What the task requires
Identify the lines that contain the word "MESH", then copy them.

Exercise material
— start —

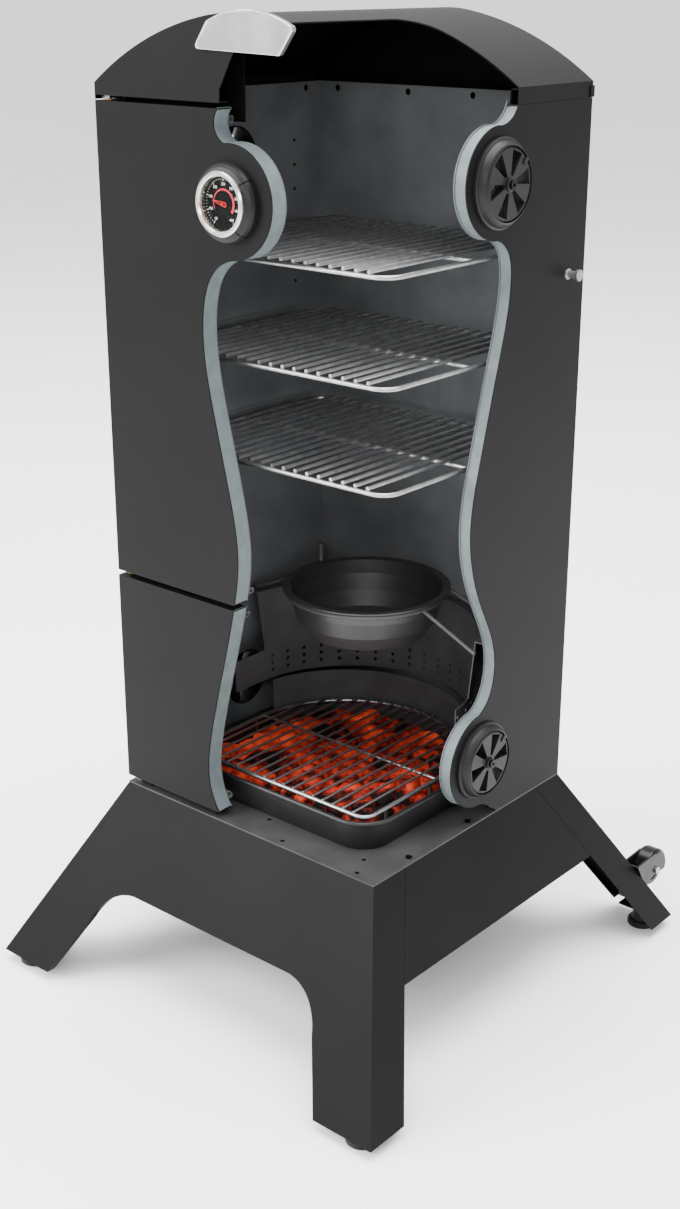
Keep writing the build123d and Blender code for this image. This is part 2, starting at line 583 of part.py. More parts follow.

— end —
— start —

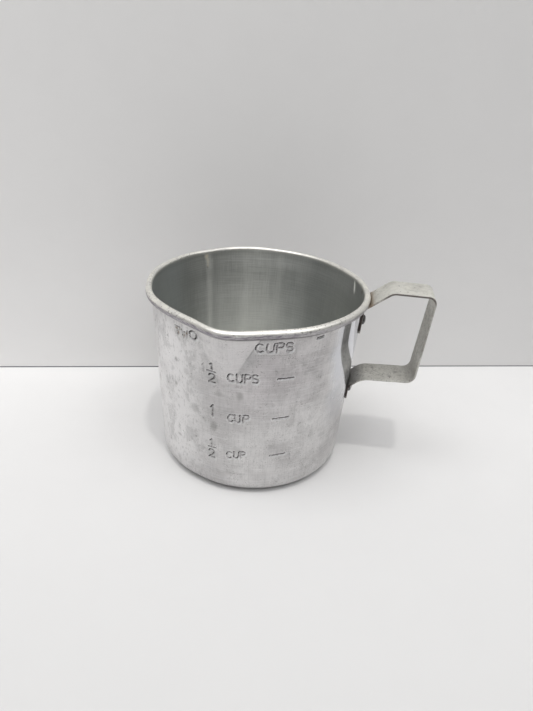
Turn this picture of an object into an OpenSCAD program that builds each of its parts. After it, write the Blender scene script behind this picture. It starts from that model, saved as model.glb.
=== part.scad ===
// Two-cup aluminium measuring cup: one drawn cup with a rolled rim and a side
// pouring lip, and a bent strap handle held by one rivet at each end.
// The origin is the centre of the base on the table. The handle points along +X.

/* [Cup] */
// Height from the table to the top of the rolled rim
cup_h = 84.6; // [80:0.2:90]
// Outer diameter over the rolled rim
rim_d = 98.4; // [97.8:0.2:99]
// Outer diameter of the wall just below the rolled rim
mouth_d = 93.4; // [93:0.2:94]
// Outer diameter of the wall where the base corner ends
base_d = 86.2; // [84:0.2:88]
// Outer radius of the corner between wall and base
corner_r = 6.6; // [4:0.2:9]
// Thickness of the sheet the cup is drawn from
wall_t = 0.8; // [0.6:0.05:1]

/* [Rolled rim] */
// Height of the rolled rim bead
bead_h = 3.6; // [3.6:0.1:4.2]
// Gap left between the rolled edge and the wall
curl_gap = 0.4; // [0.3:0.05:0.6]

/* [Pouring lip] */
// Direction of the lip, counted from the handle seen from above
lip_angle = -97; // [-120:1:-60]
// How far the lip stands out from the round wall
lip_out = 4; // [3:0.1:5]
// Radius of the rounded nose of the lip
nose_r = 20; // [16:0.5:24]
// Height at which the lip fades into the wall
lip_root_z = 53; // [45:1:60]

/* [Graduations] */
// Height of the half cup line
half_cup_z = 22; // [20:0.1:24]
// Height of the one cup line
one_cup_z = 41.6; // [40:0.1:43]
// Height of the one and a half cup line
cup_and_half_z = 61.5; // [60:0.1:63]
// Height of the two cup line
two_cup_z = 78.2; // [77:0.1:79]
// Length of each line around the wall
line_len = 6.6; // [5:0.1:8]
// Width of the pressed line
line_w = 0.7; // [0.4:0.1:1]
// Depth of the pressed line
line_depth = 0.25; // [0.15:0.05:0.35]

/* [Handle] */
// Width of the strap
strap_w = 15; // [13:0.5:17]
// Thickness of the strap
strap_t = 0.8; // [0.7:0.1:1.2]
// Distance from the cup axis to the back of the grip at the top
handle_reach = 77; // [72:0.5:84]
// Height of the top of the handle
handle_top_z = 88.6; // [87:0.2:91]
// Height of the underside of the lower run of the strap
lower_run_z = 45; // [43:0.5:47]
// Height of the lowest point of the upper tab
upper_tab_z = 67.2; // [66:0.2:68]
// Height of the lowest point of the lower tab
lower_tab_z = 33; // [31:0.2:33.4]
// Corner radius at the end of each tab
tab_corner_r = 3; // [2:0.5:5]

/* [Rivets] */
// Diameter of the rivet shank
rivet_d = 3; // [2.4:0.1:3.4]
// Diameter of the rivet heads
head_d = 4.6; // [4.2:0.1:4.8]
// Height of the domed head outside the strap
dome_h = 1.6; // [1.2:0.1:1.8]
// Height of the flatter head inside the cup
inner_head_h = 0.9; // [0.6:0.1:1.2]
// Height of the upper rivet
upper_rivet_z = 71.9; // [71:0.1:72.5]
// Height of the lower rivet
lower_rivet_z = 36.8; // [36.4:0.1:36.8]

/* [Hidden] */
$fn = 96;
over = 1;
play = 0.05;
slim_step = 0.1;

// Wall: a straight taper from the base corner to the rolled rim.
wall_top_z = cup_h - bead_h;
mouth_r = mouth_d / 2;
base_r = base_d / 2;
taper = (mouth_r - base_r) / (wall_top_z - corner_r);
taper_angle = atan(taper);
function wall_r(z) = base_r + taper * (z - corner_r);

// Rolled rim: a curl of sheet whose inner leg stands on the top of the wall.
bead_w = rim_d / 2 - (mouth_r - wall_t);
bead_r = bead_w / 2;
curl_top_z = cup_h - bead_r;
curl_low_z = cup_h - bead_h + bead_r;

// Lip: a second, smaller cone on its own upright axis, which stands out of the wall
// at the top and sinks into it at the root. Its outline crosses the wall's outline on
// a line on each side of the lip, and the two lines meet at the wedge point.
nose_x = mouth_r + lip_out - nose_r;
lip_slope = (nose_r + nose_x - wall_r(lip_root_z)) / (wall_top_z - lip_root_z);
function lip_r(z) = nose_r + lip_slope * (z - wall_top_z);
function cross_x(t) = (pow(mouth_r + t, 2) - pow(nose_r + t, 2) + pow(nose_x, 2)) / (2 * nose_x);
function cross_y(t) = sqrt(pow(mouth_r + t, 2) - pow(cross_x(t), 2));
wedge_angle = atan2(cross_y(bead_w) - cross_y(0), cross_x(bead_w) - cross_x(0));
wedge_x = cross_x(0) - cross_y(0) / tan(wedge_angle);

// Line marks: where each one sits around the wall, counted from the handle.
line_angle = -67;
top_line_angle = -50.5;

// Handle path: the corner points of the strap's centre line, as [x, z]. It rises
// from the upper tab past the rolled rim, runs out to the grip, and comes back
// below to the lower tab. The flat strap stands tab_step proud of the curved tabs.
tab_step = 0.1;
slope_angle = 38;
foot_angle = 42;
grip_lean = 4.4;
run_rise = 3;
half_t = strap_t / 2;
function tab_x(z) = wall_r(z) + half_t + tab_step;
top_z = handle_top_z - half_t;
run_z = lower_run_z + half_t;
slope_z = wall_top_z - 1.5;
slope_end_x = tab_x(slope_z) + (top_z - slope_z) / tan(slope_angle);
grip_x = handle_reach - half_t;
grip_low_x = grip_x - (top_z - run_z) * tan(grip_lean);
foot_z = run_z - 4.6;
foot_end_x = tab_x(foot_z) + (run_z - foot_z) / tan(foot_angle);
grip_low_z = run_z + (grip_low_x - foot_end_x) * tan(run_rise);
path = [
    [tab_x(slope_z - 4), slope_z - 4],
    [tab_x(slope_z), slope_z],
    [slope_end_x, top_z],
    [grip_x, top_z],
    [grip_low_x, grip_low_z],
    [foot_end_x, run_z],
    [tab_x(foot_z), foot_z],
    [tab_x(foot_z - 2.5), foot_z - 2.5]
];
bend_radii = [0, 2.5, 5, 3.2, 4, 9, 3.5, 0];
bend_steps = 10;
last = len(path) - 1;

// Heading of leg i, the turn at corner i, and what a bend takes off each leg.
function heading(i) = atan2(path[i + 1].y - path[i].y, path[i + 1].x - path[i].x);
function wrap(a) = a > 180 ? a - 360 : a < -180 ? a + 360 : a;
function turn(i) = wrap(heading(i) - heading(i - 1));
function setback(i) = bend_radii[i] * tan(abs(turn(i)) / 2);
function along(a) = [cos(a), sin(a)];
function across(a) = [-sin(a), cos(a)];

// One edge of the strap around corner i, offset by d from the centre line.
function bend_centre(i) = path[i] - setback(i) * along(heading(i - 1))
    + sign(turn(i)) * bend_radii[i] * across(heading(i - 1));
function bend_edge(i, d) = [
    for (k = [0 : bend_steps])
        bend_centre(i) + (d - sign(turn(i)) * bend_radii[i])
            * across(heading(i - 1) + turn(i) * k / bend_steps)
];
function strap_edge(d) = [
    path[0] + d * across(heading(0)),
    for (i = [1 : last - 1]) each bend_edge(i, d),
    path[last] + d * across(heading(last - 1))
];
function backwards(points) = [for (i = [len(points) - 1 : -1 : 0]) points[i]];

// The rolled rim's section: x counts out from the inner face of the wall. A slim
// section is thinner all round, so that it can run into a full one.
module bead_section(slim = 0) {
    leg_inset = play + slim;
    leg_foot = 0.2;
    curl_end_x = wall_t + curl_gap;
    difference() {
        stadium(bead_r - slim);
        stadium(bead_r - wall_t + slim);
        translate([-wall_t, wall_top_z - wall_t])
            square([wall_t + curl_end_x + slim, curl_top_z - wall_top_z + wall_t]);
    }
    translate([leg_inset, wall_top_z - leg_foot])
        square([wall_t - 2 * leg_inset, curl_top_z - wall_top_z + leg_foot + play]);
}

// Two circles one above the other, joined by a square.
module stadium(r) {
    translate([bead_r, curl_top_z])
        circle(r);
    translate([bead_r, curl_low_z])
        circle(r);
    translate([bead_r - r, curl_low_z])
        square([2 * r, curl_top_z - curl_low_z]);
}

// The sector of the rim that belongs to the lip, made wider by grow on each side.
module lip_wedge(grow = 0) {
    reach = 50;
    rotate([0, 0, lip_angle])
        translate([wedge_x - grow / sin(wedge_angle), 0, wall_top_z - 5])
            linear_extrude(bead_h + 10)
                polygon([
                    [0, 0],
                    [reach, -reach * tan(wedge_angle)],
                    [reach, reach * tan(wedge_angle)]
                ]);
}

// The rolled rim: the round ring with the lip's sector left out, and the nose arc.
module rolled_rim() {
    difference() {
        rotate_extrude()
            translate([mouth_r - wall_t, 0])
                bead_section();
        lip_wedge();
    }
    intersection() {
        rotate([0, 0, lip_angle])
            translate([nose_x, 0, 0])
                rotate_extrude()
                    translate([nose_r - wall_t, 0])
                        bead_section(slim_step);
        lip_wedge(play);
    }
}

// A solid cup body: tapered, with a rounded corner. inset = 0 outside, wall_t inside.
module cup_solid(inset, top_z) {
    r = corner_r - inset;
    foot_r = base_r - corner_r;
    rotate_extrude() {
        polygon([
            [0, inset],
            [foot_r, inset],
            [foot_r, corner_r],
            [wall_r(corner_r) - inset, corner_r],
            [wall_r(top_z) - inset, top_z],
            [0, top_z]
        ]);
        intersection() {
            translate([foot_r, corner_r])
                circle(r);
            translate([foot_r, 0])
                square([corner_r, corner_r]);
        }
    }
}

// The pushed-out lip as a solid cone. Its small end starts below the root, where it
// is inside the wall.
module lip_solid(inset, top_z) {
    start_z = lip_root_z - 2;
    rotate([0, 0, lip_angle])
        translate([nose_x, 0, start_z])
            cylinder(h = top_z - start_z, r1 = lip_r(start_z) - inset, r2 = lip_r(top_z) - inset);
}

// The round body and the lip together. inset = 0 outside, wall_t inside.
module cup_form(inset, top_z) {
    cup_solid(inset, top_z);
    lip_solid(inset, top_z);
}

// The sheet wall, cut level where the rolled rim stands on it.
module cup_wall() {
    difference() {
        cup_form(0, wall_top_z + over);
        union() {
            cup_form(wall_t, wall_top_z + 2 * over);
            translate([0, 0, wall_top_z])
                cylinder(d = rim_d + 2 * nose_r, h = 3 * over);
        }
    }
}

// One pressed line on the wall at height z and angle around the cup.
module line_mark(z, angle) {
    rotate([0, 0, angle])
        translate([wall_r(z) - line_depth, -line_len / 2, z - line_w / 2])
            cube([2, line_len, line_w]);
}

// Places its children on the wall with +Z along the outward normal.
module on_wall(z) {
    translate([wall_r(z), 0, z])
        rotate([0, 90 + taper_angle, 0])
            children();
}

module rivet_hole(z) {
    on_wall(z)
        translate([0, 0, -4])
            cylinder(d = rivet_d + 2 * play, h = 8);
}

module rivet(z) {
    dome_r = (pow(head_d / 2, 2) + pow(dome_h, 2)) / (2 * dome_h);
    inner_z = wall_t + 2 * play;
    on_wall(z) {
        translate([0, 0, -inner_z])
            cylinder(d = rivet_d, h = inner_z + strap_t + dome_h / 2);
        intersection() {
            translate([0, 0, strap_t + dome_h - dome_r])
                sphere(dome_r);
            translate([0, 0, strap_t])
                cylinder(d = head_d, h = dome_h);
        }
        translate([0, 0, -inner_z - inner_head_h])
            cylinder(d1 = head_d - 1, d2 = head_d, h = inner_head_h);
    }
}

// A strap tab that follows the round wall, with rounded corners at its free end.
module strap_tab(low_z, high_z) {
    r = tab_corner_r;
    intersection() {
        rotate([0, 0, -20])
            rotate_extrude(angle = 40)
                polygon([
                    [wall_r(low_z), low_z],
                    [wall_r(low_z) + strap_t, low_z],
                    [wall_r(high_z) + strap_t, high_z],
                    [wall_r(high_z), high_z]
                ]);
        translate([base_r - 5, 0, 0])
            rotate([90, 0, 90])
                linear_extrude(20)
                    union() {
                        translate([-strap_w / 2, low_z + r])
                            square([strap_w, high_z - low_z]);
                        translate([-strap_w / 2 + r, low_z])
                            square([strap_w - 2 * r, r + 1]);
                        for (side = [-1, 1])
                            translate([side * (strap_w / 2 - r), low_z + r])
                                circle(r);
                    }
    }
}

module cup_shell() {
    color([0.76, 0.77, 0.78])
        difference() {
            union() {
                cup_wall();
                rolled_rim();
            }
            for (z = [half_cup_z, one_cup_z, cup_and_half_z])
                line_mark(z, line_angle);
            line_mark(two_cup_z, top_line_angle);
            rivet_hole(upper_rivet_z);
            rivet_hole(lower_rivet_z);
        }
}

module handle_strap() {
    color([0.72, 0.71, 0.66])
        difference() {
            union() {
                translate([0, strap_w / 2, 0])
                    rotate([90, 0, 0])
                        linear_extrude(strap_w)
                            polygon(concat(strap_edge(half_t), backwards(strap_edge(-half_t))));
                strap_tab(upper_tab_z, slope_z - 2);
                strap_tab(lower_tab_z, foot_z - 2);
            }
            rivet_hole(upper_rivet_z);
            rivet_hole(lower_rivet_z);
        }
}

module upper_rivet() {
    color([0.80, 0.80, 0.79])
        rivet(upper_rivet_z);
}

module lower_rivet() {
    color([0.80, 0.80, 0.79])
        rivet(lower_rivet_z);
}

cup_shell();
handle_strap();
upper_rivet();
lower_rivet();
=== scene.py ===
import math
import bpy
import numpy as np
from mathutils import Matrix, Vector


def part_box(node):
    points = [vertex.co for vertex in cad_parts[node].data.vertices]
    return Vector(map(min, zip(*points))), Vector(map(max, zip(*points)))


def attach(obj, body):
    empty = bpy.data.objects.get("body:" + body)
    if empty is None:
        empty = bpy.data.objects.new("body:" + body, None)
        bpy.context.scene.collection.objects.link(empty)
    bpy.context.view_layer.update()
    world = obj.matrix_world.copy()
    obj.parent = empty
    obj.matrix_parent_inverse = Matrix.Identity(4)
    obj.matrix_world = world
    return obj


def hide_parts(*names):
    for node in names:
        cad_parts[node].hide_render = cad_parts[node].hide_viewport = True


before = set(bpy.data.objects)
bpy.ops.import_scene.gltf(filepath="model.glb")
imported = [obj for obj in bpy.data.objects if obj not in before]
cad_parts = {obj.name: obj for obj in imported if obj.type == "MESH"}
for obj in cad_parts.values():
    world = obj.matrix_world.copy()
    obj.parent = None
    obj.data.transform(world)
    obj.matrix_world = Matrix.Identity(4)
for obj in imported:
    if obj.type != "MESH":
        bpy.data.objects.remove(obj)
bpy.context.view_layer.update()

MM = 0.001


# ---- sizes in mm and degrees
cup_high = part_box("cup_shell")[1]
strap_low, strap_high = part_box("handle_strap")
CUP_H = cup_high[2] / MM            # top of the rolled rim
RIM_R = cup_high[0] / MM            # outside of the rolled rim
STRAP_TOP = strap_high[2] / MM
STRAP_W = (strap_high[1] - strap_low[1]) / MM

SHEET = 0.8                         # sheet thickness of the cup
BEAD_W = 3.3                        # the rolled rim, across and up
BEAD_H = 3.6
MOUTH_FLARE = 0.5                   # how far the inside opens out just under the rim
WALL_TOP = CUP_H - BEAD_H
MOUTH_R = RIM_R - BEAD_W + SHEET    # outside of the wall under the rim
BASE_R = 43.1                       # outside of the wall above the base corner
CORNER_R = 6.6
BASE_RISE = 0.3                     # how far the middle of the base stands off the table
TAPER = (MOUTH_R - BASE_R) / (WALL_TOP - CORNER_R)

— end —
— start —

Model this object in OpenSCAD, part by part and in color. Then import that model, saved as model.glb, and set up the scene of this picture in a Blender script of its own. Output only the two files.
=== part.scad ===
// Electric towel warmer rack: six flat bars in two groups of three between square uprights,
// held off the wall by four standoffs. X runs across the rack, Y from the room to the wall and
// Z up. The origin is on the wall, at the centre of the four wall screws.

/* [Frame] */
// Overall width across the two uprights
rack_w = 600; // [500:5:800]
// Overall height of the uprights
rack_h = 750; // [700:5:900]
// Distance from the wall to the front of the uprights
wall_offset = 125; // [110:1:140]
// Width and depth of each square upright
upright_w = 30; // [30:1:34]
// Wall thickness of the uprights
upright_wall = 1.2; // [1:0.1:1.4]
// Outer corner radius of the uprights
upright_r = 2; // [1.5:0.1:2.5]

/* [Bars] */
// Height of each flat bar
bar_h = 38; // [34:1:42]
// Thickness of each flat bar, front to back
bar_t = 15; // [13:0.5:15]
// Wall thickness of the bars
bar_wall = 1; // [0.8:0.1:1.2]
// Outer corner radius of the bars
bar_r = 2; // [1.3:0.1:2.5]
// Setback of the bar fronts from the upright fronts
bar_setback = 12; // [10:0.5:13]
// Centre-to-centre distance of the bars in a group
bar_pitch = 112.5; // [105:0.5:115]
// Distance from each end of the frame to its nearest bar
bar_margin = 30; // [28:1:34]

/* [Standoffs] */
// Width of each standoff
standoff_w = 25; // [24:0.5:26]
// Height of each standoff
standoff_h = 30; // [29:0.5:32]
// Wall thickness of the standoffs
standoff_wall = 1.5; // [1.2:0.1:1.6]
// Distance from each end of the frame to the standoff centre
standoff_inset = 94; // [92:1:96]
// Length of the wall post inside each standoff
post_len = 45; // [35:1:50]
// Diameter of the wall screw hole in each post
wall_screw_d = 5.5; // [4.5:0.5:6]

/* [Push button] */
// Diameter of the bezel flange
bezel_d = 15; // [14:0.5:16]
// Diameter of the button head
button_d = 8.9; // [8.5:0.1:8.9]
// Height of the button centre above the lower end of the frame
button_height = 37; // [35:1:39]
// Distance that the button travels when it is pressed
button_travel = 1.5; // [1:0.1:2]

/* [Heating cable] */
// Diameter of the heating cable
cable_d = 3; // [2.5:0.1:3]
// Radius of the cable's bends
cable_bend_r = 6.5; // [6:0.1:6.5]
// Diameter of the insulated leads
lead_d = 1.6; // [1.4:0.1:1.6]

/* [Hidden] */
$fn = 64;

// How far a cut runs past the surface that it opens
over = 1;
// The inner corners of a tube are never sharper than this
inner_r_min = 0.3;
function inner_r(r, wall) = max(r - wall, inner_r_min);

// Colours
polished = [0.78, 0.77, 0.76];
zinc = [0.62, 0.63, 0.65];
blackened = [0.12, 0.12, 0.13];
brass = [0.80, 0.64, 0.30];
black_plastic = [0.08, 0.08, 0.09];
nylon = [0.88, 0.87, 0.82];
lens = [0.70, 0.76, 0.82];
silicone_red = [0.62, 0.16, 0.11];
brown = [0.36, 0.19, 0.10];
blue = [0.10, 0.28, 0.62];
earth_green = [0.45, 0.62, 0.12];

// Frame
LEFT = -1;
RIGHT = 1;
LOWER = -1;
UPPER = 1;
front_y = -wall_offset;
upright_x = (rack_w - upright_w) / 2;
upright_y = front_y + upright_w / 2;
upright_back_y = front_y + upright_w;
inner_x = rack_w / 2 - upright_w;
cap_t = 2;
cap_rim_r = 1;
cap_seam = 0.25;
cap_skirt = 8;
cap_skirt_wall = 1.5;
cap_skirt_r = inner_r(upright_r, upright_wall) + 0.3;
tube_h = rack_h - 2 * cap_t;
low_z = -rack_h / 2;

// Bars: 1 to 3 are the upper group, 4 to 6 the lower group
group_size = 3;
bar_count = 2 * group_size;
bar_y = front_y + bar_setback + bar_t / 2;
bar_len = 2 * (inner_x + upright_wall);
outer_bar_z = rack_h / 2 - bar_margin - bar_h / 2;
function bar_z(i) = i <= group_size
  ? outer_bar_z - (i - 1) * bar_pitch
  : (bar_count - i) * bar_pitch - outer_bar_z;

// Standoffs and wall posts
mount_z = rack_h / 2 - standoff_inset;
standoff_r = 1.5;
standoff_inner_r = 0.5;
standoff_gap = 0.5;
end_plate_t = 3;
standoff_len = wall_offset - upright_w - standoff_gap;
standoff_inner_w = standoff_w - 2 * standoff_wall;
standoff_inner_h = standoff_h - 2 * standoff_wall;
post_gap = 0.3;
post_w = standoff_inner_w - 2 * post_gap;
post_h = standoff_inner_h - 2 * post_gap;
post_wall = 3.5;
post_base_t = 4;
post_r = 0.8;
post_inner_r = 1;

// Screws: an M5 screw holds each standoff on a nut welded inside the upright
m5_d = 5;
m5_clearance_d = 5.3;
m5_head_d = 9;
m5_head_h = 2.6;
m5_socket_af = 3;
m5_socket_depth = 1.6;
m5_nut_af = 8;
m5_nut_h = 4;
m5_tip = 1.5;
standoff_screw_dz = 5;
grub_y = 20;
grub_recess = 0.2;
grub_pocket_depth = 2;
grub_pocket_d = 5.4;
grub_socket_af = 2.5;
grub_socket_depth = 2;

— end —

Reply to the exercise
cad_parts = {obj.name: obj for obj in imported if obj.type == "MESH"}
    if obj.type != "MESH":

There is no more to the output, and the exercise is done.